Figure 5. Balun geometry and design parameters: (a) ground side and (b) positive side.

Table 1. Balun dimensions

The designed four-arm cavity-backed sinuous antenna (FACBSA) configuration

Adding a cavity-backed metallic reflector to the rear side of the antenna, as shown in Fig. 6(a), transforms its radiation pattern from bidirectional to unidirectional, which is preferred in most applications [Reference Abbak, Cayoren and Akduman30, Reference Bhattacharjee, Bhawal, Karmakar, Saha and Bhattacharya31]. To further enhance performance, the cavity is typically filled with an absorbing material to suppress back-side radiation. In this design, the cavity is filled with a preloaded ECOSORB LS-24 absorber, as depicted in Fig. 6(b). As noted in [Reference Yan and Cao32], the depth of the cavity also significantly affects the antenna’s resonance (see Fig. 6(c). The cavity depth $H$ and diameter $D$ were optimized to achieve better performance while minimizing the antenna’s overall size. The final dimensions of the cavity-backed FASA are provided in Table 2.

Figure 6. The designed FACBSA: (a) antenna without absorber, (b) antenna with absorber and (c) cavity-depth and diameter parameters.

Table 2. Dimensions of the FACBSA

For analysis purposes, the set of standard cuts taken at the elevation angles $\phi = 0^\circ$ and $\phi = 90^\circ$ will be used to represent the two-dimensional radiation patterns. The standard cuts $\phi = 0^\circ$ and $\phi = 90^\circ$ from port 1 and port 2 indicate unidirectional radiation patterns due to the reduction of back radiation over the 2–5 GHz frequency band (see Figs. 7 and 8).

Figure 7. Radiation patterns of the FACBSA at $\phi = 90^\circ$ and $\phi = 0^\circ$ from Port 1: (a) 2 GHz, (b) 3.05 GHz, (c) 4.1 GHz and (d) 5 GHz.

Figure 8. Radiation pattern of the FACBSA at $\phi = 90^\circ$ and $\phi = 0^\circ$ from Port 2: (a) 2 GHz, (b) 3.05 GHz, (c) 4.1 GHz and (d) 5 GHz.

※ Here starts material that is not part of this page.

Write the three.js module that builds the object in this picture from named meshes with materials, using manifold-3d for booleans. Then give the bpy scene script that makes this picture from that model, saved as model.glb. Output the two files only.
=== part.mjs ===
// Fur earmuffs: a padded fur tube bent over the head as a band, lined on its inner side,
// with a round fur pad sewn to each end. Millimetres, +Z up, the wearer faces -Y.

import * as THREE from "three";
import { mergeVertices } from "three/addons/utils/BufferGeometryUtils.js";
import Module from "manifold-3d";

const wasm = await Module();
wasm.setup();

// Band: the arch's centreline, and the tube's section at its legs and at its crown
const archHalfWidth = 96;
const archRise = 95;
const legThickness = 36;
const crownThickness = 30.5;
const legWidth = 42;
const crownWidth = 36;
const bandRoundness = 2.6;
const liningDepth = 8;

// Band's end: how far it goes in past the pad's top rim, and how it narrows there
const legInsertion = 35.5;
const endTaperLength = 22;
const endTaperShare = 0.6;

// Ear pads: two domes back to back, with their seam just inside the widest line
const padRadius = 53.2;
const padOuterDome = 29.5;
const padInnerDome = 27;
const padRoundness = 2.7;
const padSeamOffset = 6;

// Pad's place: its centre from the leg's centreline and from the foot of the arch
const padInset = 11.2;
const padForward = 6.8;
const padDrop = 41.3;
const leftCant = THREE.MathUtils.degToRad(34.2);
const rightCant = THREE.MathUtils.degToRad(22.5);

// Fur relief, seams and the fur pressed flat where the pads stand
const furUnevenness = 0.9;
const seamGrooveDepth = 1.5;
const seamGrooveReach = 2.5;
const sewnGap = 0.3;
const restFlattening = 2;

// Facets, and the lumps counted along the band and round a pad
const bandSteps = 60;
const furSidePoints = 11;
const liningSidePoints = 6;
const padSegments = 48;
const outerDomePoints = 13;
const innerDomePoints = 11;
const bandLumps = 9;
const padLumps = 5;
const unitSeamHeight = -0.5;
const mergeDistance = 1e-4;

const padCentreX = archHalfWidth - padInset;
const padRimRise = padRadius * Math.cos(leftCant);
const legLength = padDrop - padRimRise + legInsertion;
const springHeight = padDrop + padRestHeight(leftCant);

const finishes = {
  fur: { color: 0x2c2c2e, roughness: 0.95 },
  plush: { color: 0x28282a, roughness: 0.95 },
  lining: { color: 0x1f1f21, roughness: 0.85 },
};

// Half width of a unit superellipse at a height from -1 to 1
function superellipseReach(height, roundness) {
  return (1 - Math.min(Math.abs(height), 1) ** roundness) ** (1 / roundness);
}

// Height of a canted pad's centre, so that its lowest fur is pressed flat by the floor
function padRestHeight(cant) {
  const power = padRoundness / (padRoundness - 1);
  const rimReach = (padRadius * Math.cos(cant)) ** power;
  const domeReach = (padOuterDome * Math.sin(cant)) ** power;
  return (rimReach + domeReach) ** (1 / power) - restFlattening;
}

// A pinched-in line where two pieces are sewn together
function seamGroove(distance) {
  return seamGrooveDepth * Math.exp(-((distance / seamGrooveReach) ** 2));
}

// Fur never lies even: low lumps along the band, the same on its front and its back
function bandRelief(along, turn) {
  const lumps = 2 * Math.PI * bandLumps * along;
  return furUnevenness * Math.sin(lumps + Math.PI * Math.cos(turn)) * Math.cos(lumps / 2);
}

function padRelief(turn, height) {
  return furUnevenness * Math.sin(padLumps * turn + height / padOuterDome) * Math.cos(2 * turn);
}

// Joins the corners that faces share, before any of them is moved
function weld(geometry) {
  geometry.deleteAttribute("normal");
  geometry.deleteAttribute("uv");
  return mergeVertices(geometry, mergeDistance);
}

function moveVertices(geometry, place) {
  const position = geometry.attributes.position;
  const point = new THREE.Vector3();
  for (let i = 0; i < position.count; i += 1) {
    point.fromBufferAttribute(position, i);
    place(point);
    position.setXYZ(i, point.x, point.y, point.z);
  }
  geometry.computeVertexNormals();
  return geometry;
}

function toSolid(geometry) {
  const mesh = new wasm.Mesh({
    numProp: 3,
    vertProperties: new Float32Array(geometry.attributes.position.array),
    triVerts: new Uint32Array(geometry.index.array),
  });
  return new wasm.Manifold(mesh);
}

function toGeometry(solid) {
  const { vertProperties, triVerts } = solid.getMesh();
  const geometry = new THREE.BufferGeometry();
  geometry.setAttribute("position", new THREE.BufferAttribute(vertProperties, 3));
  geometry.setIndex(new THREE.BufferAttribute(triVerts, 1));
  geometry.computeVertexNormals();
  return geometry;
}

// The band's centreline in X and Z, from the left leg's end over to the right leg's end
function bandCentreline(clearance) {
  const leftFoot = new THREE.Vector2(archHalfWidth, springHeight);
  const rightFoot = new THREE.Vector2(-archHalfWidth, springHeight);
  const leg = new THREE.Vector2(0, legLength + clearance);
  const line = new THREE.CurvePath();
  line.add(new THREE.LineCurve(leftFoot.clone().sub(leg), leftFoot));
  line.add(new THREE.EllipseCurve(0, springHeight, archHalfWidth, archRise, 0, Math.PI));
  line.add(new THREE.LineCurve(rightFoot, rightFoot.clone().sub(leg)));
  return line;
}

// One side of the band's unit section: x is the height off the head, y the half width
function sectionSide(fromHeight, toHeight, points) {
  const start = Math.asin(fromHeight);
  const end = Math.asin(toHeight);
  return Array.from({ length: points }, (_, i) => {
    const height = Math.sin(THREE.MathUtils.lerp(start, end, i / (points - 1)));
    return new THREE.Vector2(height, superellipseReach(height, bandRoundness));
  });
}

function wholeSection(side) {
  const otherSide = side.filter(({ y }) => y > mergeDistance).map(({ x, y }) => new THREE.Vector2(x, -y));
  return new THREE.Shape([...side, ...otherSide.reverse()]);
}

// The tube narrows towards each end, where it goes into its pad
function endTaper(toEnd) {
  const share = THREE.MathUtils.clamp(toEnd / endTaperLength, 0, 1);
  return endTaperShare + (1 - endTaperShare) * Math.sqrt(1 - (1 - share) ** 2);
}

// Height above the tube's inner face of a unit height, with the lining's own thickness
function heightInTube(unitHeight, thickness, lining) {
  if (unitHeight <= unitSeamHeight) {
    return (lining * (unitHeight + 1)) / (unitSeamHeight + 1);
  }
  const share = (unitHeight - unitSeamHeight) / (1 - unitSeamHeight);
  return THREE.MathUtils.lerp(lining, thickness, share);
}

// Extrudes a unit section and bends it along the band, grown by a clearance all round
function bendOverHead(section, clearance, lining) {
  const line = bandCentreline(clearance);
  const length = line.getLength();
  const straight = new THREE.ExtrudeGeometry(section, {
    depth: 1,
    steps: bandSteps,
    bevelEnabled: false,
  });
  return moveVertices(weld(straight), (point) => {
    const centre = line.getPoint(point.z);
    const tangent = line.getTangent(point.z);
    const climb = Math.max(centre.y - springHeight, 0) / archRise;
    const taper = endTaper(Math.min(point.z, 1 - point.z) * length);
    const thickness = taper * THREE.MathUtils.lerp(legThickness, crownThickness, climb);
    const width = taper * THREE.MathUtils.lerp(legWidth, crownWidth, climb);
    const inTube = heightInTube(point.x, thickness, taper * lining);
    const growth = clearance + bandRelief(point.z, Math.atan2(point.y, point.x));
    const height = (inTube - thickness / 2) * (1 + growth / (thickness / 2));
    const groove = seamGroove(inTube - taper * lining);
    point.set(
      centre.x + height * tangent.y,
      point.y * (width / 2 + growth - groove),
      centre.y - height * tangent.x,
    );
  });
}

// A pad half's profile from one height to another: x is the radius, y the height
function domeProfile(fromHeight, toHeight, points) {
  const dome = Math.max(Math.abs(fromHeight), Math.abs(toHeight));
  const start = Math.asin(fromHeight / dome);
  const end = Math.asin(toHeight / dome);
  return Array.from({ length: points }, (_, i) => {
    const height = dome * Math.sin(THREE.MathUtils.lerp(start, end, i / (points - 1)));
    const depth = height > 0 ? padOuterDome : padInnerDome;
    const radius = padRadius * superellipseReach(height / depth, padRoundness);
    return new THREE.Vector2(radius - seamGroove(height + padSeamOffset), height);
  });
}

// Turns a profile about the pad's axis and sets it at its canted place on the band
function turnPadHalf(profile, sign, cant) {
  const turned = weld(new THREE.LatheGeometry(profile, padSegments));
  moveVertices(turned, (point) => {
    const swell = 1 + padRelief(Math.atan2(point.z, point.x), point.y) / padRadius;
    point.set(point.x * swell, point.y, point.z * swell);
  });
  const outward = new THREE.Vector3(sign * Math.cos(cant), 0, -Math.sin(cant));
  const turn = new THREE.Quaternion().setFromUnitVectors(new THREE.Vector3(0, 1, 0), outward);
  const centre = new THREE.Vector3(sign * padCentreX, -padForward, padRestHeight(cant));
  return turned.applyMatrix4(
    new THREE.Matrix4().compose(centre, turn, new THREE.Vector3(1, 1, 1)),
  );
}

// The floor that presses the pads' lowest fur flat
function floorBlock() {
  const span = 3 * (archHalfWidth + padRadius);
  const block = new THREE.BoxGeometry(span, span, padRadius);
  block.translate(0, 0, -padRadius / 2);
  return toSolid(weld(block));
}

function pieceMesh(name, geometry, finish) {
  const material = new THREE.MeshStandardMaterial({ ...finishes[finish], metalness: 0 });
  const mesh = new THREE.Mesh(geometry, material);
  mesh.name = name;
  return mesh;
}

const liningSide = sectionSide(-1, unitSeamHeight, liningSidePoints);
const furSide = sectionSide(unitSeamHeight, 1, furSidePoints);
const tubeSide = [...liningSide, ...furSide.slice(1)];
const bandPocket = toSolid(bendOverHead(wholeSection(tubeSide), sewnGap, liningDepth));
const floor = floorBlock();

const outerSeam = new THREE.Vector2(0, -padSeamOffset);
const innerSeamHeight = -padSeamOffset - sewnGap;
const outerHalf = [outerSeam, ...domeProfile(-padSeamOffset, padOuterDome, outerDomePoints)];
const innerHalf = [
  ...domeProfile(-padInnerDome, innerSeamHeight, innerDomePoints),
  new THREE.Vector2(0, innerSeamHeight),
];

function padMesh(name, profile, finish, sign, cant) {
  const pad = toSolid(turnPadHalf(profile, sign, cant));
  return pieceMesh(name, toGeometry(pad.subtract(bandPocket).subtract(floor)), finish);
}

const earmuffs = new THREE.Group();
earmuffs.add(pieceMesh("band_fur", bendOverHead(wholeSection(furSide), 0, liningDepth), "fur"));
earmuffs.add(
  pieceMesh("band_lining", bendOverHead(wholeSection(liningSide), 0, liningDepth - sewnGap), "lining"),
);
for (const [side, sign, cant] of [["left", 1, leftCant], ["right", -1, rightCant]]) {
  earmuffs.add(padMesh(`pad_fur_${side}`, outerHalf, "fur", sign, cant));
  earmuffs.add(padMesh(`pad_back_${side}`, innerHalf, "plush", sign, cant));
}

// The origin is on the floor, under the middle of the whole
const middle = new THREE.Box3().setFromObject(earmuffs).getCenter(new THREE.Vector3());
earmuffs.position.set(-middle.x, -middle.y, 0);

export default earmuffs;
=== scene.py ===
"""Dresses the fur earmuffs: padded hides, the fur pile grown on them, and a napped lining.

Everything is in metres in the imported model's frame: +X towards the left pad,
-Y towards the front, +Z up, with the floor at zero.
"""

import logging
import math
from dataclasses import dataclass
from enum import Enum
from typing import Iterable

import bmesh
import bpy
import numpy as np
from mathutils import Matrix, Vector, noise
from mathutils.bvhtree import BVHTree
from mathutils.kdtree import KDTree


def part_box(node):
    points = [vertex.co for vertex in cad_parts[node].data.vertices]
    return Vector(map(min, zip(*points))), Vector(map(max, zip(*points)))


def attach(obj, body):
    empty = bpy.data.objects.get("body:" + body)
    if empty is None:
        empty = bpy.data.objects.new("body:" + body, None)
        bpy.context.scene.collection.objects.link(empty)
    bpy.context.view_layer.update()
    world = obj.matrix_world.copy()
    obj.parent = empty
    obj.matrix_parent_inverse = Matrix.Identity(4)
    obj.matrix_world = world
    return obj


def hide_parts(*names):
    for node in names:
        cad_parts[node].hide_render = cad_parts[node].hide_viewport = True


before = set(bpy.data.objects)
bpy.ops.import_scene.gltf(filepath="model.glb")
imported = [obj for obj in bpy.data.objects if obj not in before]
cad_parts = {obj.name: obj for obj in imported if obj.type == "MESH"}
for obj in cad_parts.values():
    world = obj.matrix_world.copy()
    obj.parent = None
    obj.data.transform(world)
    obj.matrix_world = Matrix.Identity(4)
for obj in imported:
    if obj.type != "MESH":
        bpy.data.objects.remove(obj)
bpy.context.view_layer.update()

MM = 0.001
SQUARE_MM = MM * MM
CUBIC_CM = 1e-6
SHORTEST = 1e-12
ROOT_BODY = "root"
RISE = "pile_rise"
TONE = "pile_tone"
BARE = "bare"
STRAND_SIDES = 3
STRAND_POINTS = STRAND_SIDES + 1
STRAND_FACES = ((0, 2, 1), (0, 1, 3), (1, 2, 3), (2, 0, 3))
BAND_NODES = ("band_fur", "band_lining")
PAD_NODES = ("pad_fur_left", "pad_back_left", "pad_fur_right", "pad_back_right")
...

Dual linear polarization measurement

A measurement setup, shown in Fig. 11, was arranged inside an anechoic chamber to evaluate the DLP property of the designed FACBSA. The setup includes the fabricated antenna and a standard linearly polarized double-ridged broadband horn antenna (BBHA 9120 A, 0.8–5 GHz) [33]. The antennas were positioned 2 meters apart, satisfying the far-field condition. Prior to measurements, the antennas were oriented such that port 1 of the sinuous antenna corresponds to the vertically oriented arm (along the $y$-axis) and port 2 corresponds to the horizontally oriented arm (along the $x$-axis), as depicted in Fig. 11. Similarly, the horn antenna was oriented vertically or horizontally, depending on the measured port. The radiation direction for the vertically and horizontally oriented arms is along the $z$-axis, directed toward the horn antenna. Since the electric field is perpendicular to the radiation direction, the co-polarized electric fields $E_\theta$ and $E_\phi $ correspond to the $x$-axis and $y$-axis for the vertically and horizontally oriented arms, respectively. The orientation of the electric field of the horn antenna is provided in [33].

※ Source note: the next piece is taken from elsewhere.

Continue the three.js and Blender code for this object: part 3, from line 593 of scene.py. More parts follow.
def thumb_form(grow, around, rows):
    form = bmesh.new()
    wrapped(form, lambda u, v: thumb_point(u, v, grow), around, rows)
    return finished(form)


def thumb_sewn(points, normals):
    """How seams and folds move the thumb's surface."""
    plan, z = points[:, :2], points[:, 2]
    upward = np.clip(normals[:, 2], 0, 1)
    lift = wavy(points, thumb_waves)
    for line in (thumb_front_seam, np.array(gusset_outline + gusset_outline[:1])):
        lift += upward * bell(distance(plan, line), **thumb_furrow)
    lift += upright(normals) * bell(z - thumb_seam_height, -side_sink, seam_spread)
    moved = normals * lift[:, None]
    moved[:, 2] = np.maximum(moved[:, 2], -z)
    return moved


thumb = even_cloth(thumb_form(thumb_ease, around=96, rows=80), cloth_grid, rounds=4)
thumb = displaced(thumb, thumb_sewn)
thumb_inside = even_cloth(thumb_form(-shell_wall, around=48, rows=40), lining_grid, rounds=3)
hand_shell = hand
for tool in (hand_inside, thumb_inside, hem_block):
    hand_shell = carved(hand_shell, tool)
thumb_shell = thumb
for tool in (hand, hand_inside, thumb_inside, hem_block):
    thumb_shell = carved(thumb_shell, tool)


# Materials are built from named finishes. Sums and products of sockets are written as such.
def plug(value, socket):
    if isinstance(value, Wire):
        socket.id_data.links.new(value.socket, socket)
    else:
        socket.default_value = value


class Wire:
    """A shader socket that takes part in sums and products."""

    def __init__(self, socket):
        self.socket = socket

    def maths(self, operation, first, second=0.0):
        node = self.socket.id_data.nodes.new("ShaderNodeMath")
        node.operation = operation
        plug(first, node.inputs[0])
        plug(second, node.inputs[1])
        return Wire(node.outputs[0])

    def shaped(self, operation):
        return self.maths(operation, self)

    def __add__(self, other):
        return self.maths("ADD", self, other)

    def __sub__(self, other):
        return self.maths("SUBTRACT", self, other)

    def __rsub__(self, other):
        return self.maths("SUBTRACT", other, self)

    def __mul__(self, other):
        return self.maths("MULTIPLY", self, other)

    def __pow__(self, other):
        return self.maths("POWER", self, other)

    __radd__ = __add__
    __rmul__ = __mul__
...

Figure 11. Dual linear polarization measurement setup.

After calibrating both the sinuous and horn antennas, port 1 of the sinuous antenna was connected to port 1 of the network analyzer, while port 2 of the analyzer was connected to the horn antenna. Measurements were performed by orienting the horn antenna in two positions: first vertically, and then horizontally. Once the measurements for port 1 of the sinuous antenna were completed, port 1 of the network analyzer was connected to port 2 of the sinuous antenna. Similarly, two measurements were performed with the horn antenna oriented vertically and horizontally. The results of the measured parameter $S_{21}$ for port 1 and port 2 of the FACBSA are shown in Fig. 12(a) and 12(b), respectively. The results indicate that port 1 of the antenna, corresponding to the vertically oriented arms, is co-polarized with the horn antenna in the vertical position and cross-polarized when the horn antenna is in the horizontal position. Conversely, port 2 of the antenna, corresponding to the horizontally oriented arms, is co-polarized with the horn antenna in the horizontal position and cross-polarized when the horn antenna is in the vertical position. These measurements clearly confirm the DLP capability of the designed FACBSA.

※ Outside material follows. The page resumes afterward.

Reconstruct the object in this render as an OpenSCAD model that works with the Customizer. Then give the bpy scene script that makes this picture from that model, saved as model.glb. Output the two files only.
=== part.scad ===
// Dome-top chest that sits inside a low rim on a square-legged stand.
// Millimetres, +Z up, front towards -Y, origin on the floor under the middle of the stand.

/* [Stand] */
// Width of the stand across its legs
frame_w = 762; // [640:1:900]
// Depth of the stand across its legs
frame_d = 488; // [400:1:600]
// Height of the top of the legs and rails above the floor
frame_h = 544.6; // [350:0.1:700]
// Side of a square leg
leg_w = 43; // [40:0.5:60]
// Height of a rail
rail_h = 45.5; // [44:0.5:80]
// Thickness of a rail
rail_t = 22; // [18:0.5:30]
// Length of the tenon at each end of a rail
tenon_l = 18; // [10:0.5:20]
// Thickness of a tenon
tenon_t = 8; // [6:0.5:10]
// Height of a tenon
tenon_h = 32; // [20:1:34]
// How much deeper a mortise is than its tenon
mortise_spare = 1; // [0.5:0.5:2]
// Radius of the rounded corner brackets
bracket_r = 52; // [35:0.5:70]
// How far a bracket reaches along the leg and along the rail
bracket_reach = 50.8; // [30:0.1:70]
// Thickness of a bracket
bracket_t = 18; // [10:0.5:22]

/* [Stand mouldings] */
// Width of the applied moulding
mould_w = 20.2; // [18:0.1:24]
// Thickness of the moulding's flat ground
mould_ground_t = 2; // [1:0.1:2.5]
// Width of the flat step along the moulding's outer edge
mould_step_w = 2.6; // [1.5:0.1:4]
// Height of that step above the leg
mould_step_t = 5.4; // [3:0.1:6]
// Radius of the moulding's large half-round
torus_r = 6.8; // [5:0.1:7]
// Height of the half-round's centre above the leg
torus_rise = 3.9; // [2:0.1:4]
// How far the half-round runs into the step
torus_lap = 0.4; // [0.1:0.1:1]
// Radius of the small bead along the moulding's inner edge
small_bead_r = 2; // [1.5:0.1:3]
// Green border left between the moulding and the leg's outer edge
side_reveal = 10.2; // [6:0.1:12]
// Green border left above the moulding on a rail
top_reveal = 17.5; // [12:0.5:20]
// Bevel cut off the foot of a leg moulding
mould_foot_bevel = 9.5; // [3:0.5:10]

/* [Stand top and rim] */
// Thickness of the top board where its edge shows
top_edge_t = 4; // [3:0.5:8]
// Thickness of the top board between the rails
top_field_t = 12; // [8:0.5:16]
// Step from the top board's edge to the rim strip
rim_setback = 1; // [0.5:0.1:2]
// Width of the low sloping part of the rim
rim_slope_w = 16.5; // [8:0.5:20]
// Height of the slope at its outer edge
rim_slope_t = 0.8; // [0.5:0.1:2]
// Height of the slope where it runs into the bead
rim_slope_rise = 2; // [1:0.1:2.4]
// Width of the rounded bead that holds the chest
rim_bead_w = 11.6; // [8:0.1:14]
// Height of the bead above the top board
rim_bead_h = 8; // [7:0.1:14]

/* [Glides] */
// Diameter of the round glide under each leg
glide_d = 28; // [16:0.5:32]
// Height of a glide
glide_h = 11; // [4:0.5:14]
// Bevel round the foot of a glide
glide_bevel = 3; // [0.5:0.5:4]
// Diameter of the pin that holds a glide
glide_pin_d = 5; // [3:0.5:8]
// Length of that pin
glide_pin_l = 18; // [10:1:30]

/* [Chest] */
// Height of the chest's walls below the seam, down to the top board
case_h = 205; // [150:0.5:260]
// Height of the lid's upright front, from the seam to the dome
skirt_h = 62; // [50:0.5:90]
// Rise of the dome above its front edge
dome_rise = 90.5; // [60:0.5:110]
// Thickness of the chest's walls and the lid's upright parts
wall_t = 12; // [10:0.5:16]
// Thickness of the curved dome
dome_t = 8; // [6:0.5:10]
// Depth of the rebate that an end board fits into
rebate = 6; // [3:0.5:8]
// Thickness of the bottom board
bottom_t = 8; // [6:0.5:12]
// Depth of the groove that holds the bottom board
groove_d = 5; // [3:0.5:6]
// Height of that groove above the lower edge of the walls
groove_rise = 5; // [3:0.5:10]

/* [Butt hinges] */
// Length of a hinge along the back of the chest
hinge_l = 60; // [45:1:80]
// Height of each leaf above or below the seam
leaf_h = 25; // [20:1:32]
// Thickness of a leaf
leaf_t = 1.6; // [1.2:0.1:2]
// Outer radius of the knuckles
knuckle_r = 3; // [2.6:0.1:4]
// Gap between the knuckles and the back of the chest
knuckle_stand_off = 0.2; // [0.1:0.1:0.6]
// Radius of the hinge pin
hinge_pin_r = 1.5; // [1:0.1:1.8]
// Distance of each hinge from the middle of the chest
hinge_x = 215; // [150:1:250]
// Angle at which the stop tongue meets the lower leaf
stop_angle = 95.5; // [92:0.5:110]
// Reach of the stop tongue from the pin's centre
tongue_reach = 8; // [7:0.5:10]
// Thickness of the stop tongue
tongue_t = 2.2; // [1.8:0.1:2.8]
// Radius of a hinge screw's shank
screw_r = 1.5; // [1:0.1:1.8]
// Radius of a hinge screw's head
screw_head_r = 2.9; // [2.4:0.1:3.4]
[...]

Figure 12. Measured co- and cross-polarized $S_{21}$ results: (a) $S_{21}$ from port 1 and (b) $S_{21}$ from port 2.

Using the calibrated horn antenna as a reference and maintaining the same measurement setup, the co-polarized parameters $S_{21}$ were used to calculate the maximum gain in boresight. The maximum simulated and measured gain at boresight for port 1 and port 2 are presented in Fig. 13(a) and 13(b), respectively. The results show a good agreement between the simulated and measured maximum gain values.

Figure 13. Maximum gain at boresight vs frequency: (a) maximum gain at port 1 and (b) maximum gain at port 2.